There were descriptions of anxiety symptoms noted as long ago as 1900 BCE, although the physicians of the time lumped together anxiety-related problems like difficulty breathing and chest pain with unrelated things like seizures and called it all hysteria. It took about 4000 years for the physical symptoms of an anxiety attack to become a recognized medical diagnosis of its own. “Generalized anxiety disorder” didn’t appear in medical handbooks until 1980 CE.

Although Tyema’s anxiety is only one aspect of the book’s plot, I knew from my own experiences over the years what kind of challenges anxiety can entail, and that’s with access to modern medicine, plus tons of books and self-help articles to read. The ancient Egyptians wouldn’t have understood an anxiety attack the way we do today, and they certainly had no idea how to effectively deal with it. “Cures” tended to be heavily based in magic and some fundamentally misguided theories of anatomy.  Even Sobek, who takes care of the Nile and is a force of nature, doesn’t understand the struggles of his priestess. She knows I watch over her – why isn’t that enough? the god asks in the novel.

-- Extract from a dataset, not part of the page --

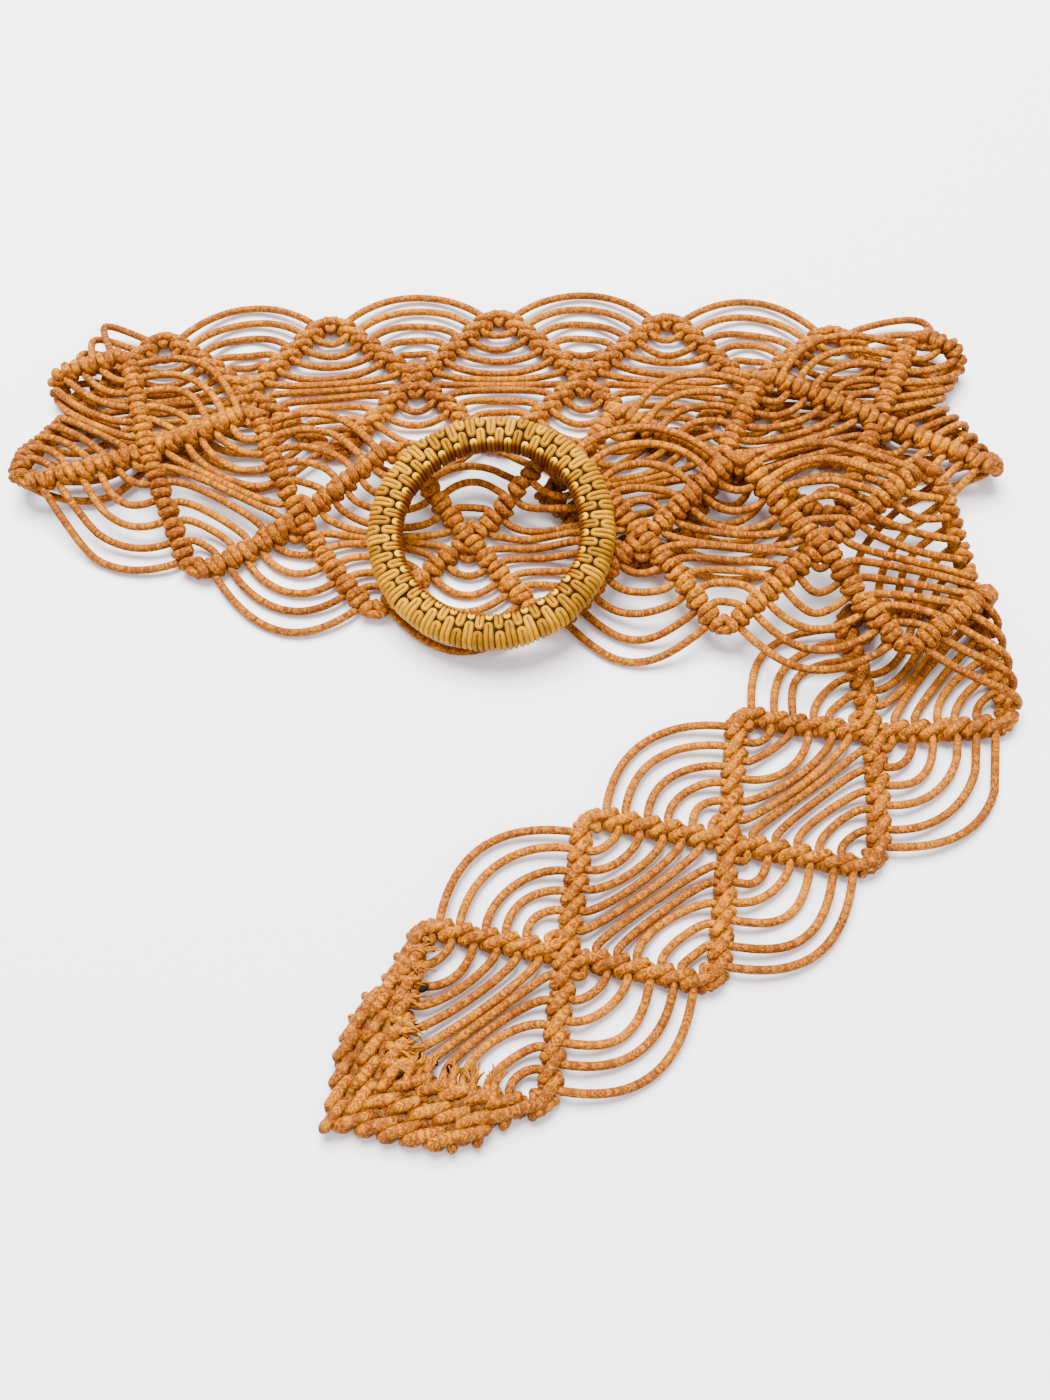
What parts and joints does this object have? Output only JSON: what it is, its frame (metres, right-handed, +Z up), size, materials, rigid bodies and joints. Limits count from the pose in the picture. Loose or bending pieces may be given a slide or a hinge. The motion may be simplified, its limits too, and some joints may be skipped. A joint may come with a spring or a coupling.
{
  "type": "macrame belt",
  "caption": "Wide belt of knotted waxed cord in an open diamond lattice with scalloped edges, a pointed end and a woven ring buckle, lying folded in a zigzag.",
  "frame": {"origin": "on the table under the centre of the folded belt's box", "axes": "+Z up from the table; +X to the right of the picture, along the stacked legs; +Y away from the viewer, so the free end points to -Y and -X"},
  "size_m": [0.3192, 0.2906, 0.029],
  "materials": {
    "cord": "matt",
    "ring": "satin"
  },
  "bodies": {
    "root": {"strap": "cord", "buckle_ring": "ring"}
  },
  "joints": []
}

Well, folks, I’m here to tell you, it helps to have sympathetic people (or Crocodile Gods) around you, but unless you’ve had an anxiety attack yourself, I’m sure it’s difficult to fully understand what the sufferer is going through, or to grasp how little control an individual has over the escalating, overwhelming symptoms and feeling of impending personal doom. I’m not my character and she isn’t me, but I did draw on my experiences to some extent.

Egyptian Hieroglyphs And A Tableau Of Battle


Magic of the Nile allowed me to do all kind of research and weave the strands of what I learned through the novel. From chariots to birthing bricks to what a parade featuring Pharaoh might look like and more, I love adding the details to the story to create the feeling of the time.

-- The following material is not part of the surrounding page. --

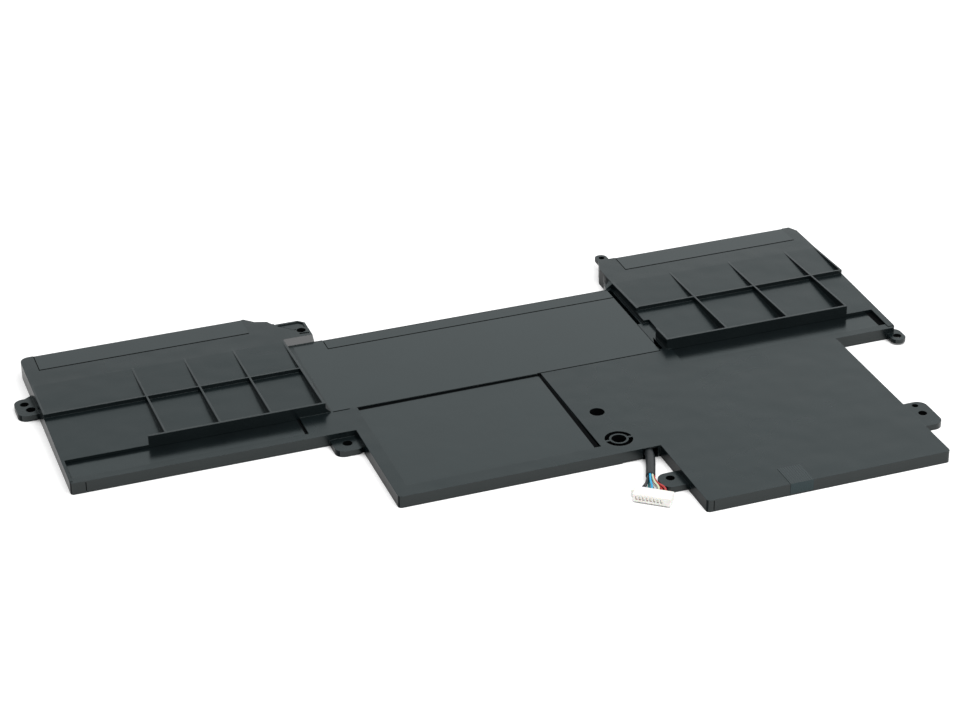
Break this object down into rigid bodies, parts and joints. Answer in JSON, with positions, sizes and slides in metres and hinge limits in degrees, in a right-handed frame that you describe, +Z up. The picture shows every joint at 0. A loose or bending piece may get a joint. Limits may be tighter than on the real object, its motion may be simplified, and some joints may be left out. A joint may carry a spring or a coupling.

I also enjoyed writing the scenes with Tyema and Pharaoh and some very conceited high priests of Sobek in Thebes. She does run her own very prosperous temple, thank you very much and takes no guff.

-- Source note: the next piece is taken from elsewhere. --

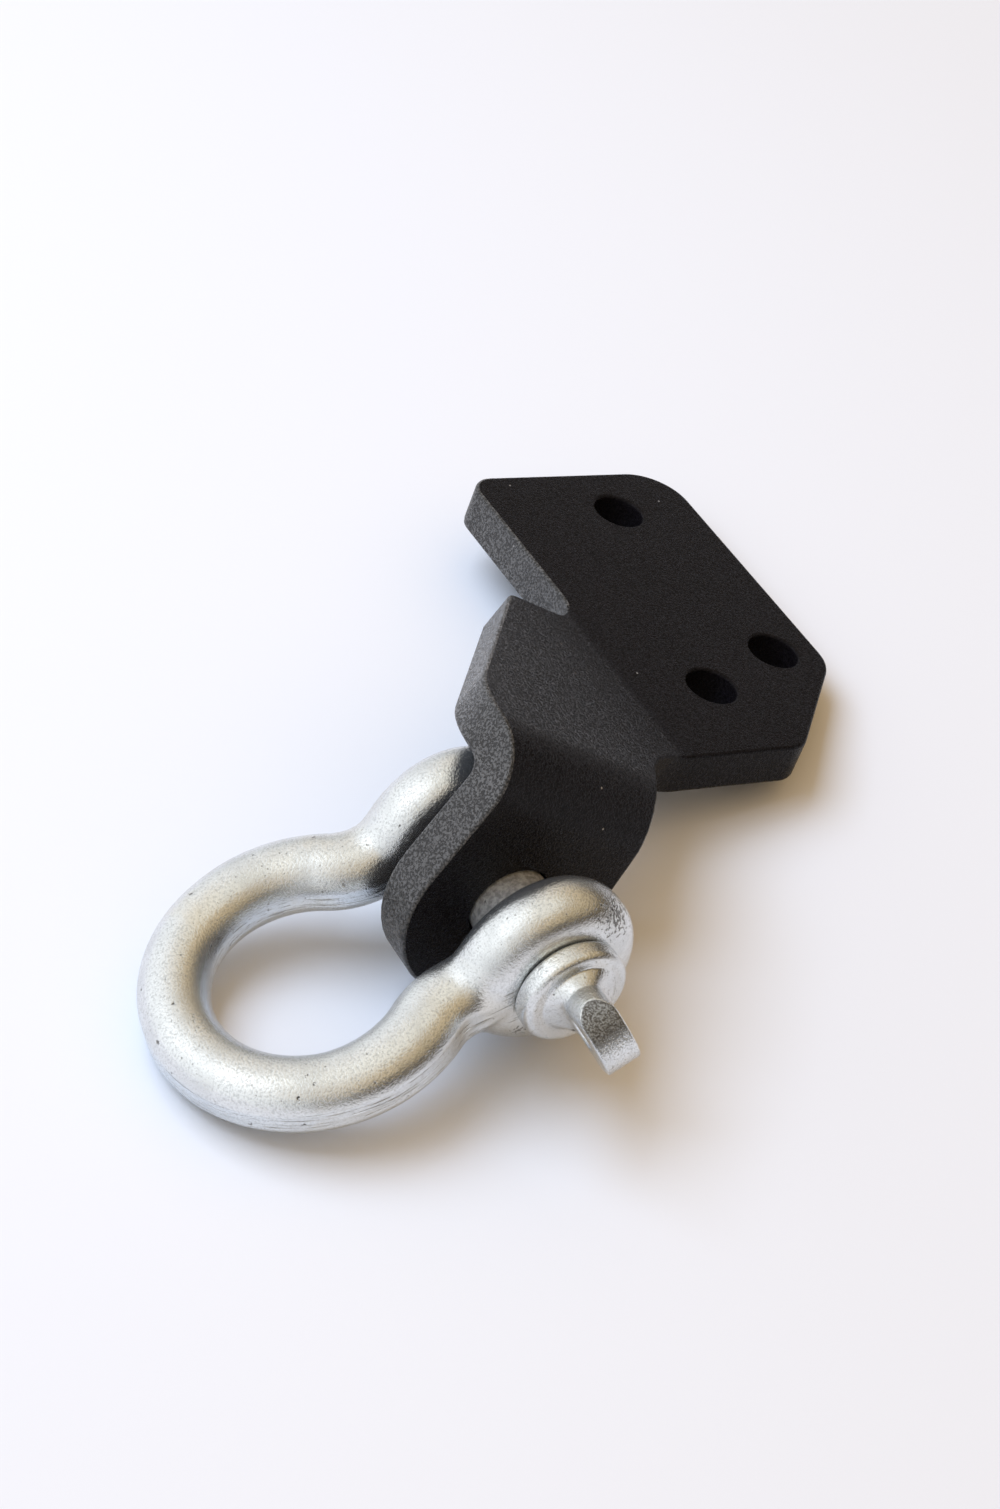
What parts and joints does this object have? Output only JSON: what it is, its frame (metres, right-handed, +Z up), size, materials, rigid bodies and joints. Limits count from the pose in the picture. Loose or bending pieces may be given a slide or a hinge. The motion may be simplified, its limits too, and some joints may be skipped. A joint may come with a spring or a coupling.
{
  "type": "tow hook with bow shackle",
  "caption": "Vehicle tow hook: a folded black steel plate with bolt holes and a turned-down lug that carries a forged bow shackle on a screw pin.",
  "frame": {"origin": "bottom centre of the resting part's bounding box", "axes": "+X along the shackle pin towards its head, -Y towards the shackle's crown, +Z up as the loose part lies on a floor"},
  "size_m": [0.2198, 0.2408, 0.0823],
  "materials": {
    "powder_coat": "fine textured black powder coat",
    "galvanised_bow": "satin galvanised forging",
    "galvanised_pin": "satin galvanised, turned"
  },
  "bodies": {
    "bracket": {"bracket": "powder_coat"},
    "bow": {"shackle_bow": "galvanised_bow"},
    "pin": {"shackle_pin": "galvanised_pin"}
  },
  "joints": [
    {"name": "shackle_swing", "type": "hinge", "parent": "bracket", "child": "bow", "pos_m": [0.04689, -0.02464, 0.03089], "axis": [1, 0, 0], "range_deg": [-78, 140]},
    {"name": "shackle_pin_out", "type": "slide", "parent": "bow", "child": "pin", "axis": [1, 0, 0], "range_m": [0, 0.07]}
  ]
}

I think I developed something of a crush on Sahure, the noble military officer with whom Tyema falls in love. He’s dashing and a bit hot headed at times, but was fun to write and he really comes through when he’s needed most. He has his own growth arc in the novel, as well as several encounters with the goddess Sekhmet.

I’ve written a total of eight stories set in ancient Egypt and am about to embark on the ninth, a sequel to Dancer of the Nile. I’ll always be grateful to Carina Press and Angela James for not only making me a published author but setting me on the path to write romances set in the ancient era I love so much.

Science fiction romance is my main genre but I relish ‘traveling’ to 1550 BCE Egypt on occasion to spin tales of adventure and love along the Nile.

All 8 books new cover

I have a page on the blog where I discuss the general reading order although all the books do stand alone.

Note: Portions of this post may have appeared previously on other blogs.